EXERCISE INPUTS:
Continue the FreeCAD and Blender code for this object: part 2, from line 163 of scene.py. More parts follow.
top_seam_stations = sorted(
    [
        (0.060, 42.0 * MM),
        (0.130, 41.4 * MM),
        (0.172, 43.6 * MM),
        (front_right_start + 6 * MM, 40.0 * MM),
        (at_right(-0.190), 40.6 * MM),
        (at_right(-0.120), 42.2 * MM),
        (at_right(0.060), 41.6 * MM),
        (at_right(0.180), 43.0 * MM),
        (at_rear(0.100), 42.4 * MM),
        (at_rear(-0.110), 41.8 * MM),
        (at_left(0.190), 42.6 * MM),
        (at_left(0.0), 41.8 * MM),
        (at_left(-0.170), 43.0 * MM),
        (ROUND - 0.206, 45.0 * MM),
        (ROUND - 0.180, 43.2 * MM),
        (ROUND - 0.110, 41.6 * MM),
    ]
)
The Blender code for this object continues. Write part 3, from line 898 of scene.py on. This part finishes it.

PROBLEM STATEMENT:
Reproduce the listing in full. Keep it exactly as written.

THE ANSWER:
Continue the FreeCAD and Blender code for this object: part 2, from line 163 of scene.py. More parts follow.
top_seam_stations = sorted(
    [
        (0.060, 42.0 * MM),
        (0.130, 41.4 * MM),
        (0.172, 43.6 * MM),
        (front_right_start + 6 * MM, 40.0 * MM),
        (at_right(-0.190), 40.6 * MM),
        (at_right(-0.120), 42.2 * MM),
        (at_right(0.060), 41.6 * MM),
        (at_right(0.180), 43.0 * MM),
        (at_rear(0.100), 42.4 * MM),
        (at_rear(-0.110), 41.8 * MM),
        (at_left(0.190), 42.6 * MM),
        (at_left(0.0), 41.8 * MM),
        (at_left(-0.170), 43.0 * MM),
        (ROUND - 0.206, 45.0 * MM),
        (ROUND - 0.180, 43.2 * MM),
        (ROUND - 0.110, 41.6 * MM),
    ]
)
The Blender code for this object continues. Write part 3, from line 898 of scene.py on. This part finishes it.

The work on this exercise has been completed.